The FXR3 takes the custom theme farther yet, adding an arresting, two-tone flamed paint job in blue or emerald green to the tank—and, yes, that is the same flame pattern as used on the 1980 Wide Glide. Other equipment includes P&A’s new five-spoke cast ThunderStar wheels (19-inch front), a new and unique seat, a taller sissybar, chrome trim on the sidecovers, and braided control cables. The accessory bill alone would run some $4000 on the FXR3, explaining in part its $17,995 suggested price.
You may wonder why the new FXRs are powered by Evo motors, even though Harley has proclaimed the Twin Cam the engine of the future. Says Hoffman, “We looked at the Twin Cam for about 10 seconds at the beginning of the program ... then it became clear that using it involved a new frame program.

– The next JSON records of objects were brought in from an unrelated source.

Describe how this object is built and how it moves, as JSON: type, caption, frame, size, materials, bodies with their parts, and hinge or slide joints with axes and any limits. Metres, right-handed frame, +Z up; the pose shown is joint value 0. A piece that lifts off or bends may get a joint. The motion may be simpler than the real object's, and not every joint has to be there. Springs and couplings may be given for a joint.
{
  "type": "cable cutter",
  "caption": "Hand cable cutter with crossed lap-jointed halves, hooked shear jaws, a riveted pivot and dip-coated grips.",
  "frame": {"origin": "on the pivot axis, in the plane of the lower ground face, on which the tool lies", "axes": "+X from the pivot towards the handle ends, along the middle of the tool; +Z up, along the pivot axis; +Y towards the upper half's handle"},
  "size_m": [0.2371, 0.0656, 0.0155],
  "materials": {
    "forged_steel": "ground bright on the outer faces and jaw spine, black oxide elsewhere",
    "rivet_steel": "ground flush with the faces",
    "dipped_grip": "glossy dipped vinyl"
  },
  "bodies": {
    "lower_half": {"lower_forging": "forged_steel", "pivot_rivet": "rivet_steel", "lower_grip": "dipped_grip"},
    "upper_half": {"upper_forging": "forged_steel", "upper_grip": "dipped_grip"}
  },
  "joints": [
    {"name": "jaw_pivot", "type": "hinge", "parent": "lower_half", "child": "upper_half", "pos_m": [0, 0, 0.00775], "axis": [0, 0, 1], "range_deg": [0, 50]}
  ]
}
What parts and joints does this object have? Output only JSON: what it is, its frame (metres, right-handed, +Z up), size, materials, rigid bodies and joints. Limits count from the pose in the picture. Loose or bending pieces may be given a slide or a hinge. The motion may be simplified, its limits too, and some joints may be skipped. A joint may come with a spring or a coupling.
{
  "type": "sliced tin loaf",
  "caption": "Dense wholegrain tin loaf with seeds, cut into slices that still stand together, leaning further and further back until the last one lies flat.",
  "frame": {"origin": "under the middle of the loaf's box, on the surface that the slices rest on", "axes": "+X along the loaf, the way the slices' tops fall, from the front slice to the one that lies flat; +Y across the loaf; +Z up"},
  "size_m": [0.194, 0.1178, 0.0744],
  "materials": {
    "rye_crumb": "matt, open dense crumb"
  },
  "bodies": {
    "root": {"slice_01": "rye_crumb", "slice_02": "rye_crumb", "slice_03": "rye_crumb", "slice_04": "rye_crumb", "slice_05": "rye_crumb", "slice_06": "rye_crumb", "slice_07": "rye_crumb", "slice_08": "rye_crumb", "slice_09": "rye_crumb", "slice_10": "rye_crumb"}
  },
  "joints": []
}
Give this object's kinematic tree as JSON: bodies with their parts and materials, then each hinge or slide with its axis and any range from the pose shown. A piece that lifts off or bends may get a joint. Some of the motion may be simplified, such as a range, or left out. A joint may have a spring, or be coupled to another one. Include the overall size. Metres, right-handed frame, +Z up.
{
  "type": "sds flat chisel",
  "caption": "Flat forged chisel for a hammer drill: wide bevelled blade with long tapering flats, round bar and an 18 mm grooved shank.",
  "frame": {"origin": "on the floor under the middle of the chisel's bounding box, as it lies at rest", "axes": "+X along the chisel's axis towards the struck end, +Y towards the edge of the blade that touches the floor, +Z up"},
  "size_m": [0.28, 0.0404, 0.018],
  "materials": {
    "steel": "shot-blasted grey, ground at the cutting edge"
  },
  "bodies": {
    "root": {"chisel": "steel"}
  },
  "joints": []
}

That was outside our mission.”
As you talk to Hoffman, you also realize that the FXR revival is not part of any grand corporate strategy. “We did the FXR because we didn’t want to get in the way of the main line,” he says. “We didn’t want to slow down mainstream production on existing models.” Instead, the FXR2 and FXR3 really do seem a test of the CVO idea, lending credence to the company’s claim that there will be only 1800 of these last FXRs ever made.
For most Harley fans, the important thing will not be these particular machines, but the test of the production process in Building 42, with two-man assembly teams putting together just two bikes a day. If this program is a success, expect similar small, customized production runs in the near future, perhaps based on Softails or FLs or other current production models.
But, if you must have an FXR2 or FXR3 for your very own, you’d best run, not walk, to your local dealer. And unless you’re his son or married to his daughter, be prepared to participate in a bidding contest. They’re ultra-cool bikes, but your chances of owning one are only slightly greater than of finding a Martian meteor embedded in the Antarctic ice cap.